DIRECTIONS FOR THIS TASK: Write the material out again exactly.

= = =

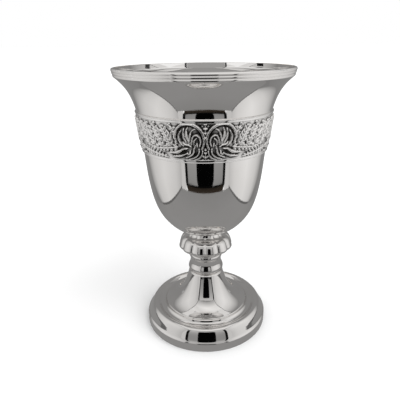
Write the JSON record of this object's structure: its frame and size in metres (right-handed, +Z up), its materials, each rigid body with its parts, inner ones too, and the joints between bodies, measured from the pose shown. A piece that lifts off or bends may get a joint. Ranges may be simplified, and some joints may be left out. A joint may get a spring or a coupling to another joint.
{
  "type": "silver goblet",
  "caption": "Raised silver goblet: flared bowl with reeded lip and applied scroll frieze, gadrooned knop, ringed stem and stepped domed foot.",
  "frame": {"origin": "centre of the foot's underside, on the surface the goblet stands on", "axes": "+Z up along the goblet's turning axis; -Y is the side where one mirror line of the frieze stands"},
  "size_m": [0.092, 0.0924, 0.1477],
  "materials": {
    "polished_silver": "mirror polished sterling silver",
    "chased_silver": "cast and chased sterling silver, bright on the crests and duller in the recesses"
  },
  "bodies": {
    "root": {"bowl": "polished_silver", "frieze_band": "chased_silver", "gadrooned_knop": "polished_silver", "stem_collar": "polished_silver", "foot": "polished_silver"}
  },
  "joints": []
}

= = =

EXPECTED ANSWER:
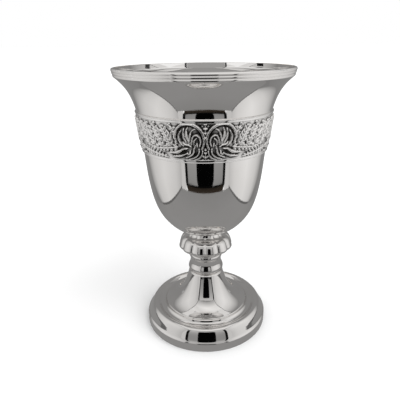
Write the JSON record of this object's structure: its frame and size in metres (right-handed, +Z up), its materials, each rigid body with its parts, inner ones too, and the joints between bodies, measured from the pose shown. A piece that lifts off or bends may get a joint. Ranges may be simplified, and some joints may be left out. A joint may get a spring or a coupling to another joint.
{
  "type": "silver goblet",
  "caption": "Raised silver goblet: flared bowl with reeded lip and applied scroll frieze, gadrooned knop, ringed stem and stepped domed foot.",
  "frame": {"origin": "centre of the foot's underside, on the surface the goblet stands on", "axes": "+Z up along the goblet's turning axis; -Y is the side where one mirror line of the frieze stands"},
  "size_m": [0.092, 0.0924, 0.1477],
  "materials": {
    "polished_silver": "mirror polished sterling silver",
    "chased_silver": "cast and chased sterling silver, bright on the crests and duller in the recesses"
  },
  "bodies": {
    "root": {"bowl": "polished_silver", "frieze_band": "chased_silver", "gadrooned_knop": "polished_silver", "stem_collar": "polished_silver", "foot": "polished_silver"}
  },
  "joints": []
}